Here is the main difference we would make if we could. We would not fit our child as early as we did. From early on, pediatricians, friends, and even strangers on the street came up to tell us about the “miracles of modern medicine” or some show on TV where a guy got “new hands.” At almost every visit to an orthopedist or a prosthetist as a follow up on every possible choice we had for our daughter, we were advised to get a prosthesis as soon as possible – to provide “balance” or “more functionality.” Not having heard anyone say, “It’s o.k. to wait a year or two,” we followed the professionals’ advice. Since Beth could choose to wear it or not, we believe that we did no harm with such an early fitting, but it was a bit ridiculous to have such an expensive “toy.” Looking back, we would have waited until Beth was about two, when her vocal skills and motor skills were up to the challenge of learning about a new “tool,” not “toy.”

Since that time Beth has had many different prostheses – each new one a little different from the last. We have learned more and more to enlist Beth’s comments in deciding if each change was an improvement or not. We have found that sometimes the doctors get a little carried away with “We can do it” instead of “Should we do it yet?” As Beth has grown, we have worked with her both with and without her prosthesis, so that she might develop a strong sense of whether she needs it or not for each task.

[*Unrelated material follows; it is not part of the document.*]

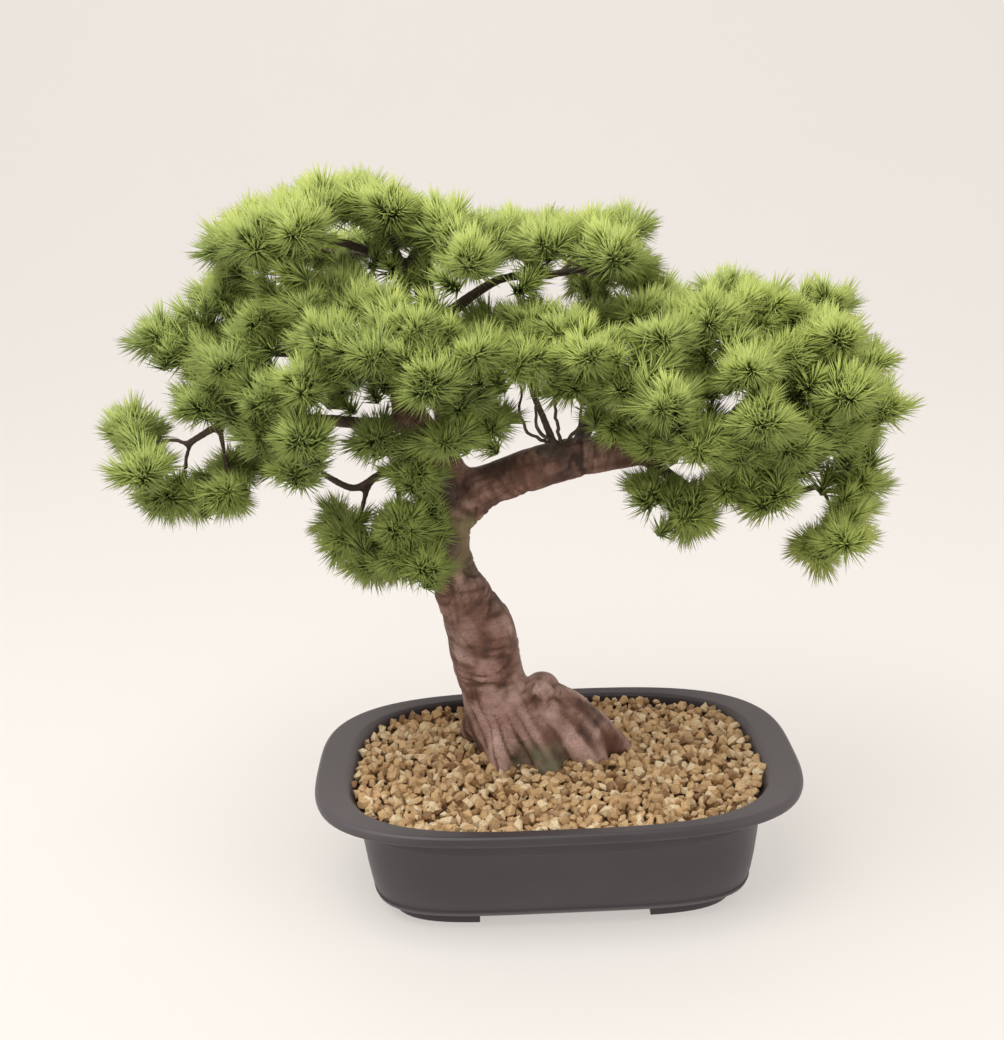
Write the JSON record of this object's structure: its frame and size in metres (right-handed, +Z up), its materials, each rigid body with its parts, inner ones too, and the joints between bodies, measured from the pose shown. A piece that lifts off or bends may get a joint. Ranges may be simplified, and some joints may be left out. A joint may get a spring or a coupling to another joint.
{
  "type": "pine bonsai",
  "caption": "Pine bonsai with a leaning trunk, one long side bough and layered sprays of short needles, in a dark oval tray filled with tan gravel.",
  "frame": {"origin": "the middle of the whole bonsai's footprint (needle tips included), on the surface that the tray stands on", "axes": "+X along the tray's length, towards the tip of the long bough; +Z up; the front of the tray, which the picture looks at, faces -Y"},
  "size_m": [0.4026, 0.2086, 0.3746],
  "materials": {
    "pot": "satin",
    "soil": "matte",
    "gravel": "matte",
    "bark": "matte",
    "needles": "matte"
  },
  "bodies": {
    "root": {"pot": "pot", "soil": "soil", "gravel": "gravel", "trunk": "bark", "spray_top_left_end": "needles", "spray_top_left_mid": "needles", "spray_top_left_inner": "needles", "spray_crown": "needles", "spray_top_right_inner": "needles", "spray_top_right_end": "needles", "spray_mid_left_top": "needles", "spray_mid_left_inner": "needles", "spray_mid_left_end": "needles", "spray_left_elbow": "needles", "spray_centre_left": "needles", "spray_centre_front": "needles", "spray_heart": "needles", "spray_centre_top": "needles", "spray_right_inner": "needles", "spray_right_mid_top": "needles", "spray_right_front": "needles", "spray_right_low_front": "needles", "spray_right_crown": "needles", "spray_right_crown_end": "needles", "spray_right_centre": "needles", "spray_far_right": "needles", "spray_right_low": "needles", "spray_right_under": "needles", "spray_right_hanging": "needles", "spray_right_bottom": "needles", "spray_low_left_end": "needles", "spray_low_left_hanging": "needles", "spray_low_left_inner": "needles", "spray_centre_left_low": "needles", "spray_left_hanging": "needles", "spray_left_hanging_inner": "needles", "spray_trunk_front": "needles", "spray_fork_left": "needles", "spray_back_top_left": "needles", "spray_back_crown": "needles", "spray_back_top_right": "needles", "spray_back_left": "needles", "spray_back_centre": "needles", "spray_back_right": "needles", "spray_back_far_right": "needles"}
  },
  "joints": []
}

Beth has discovered that her prosthesis is a good “tool.” As such she uses it when she feels she needs it and leaves it off when she does not. Some of those “uses” may sound superficial, but not for her. Beth uses it in some of her arts and crafts activities. She finds it easier to cut more precisely. It allows her some distance from her work (Her limb is AE and gets her face too close sometimes.). She has developed an interest in crochet ever since her grandma’s last visit. Her prosthesis allows her a better place to wrap the yarn. She is taking up tap dancing, and without her prosthesis she cannot get far enough away from the barre to do the stretches on the left side. In some sports Beth finds the prosthesis comes in handy… like basketball where she can balance the ball against the prosthesis away from her body and shoot. And sometimes her prosthesis gives her a feeling of fitting in. This can be important to a 6-year-old who has just moved to a new town and a new school and, as of yet, knows no one her age.

Now at other times, Beth prefers to go without her prosthesis, a choice that is perhaps easier for an upper limb amputee than for a lower limb amputee. She has a sense of feeling in her limb – her prosthesis obviously does not. She has no use for it in some of her sports and play and does not need to be encumbered by it at that time. During the summer, she usually goes without, as the prosthesis is hot and, therefore, uncomfortable.

In other words, it all depends on the time, place, and need. Beth, as she gets older, may find more or fewer uses for her prosthesis, but the point is it has a purpose in Beth’s life. It meets her needs at times and is the appropriate tool for some jobs.

My husband and I know that this is a highly personal decision for each family and each child. The length of the limb, above or below elbow, the ease of accessing a prosthesis … all of these play an important role in deciding whether to use a prosthesis or not. We decided that it was a good decision for Beth. We have not forced her to wear it – we have encouraged her to find the “best” way for her – to try both ways and to see what works. Sometimes it is with, and sometimes without. In all cases, we feel we are providing our daughter with the information and the expertise to make informed decisions about what is best for her in her life. This tool is just one choice she has.

And from our perspective, that’s the best we can do – provide our children with the information and guidance to make informed choices for themselves and their lives.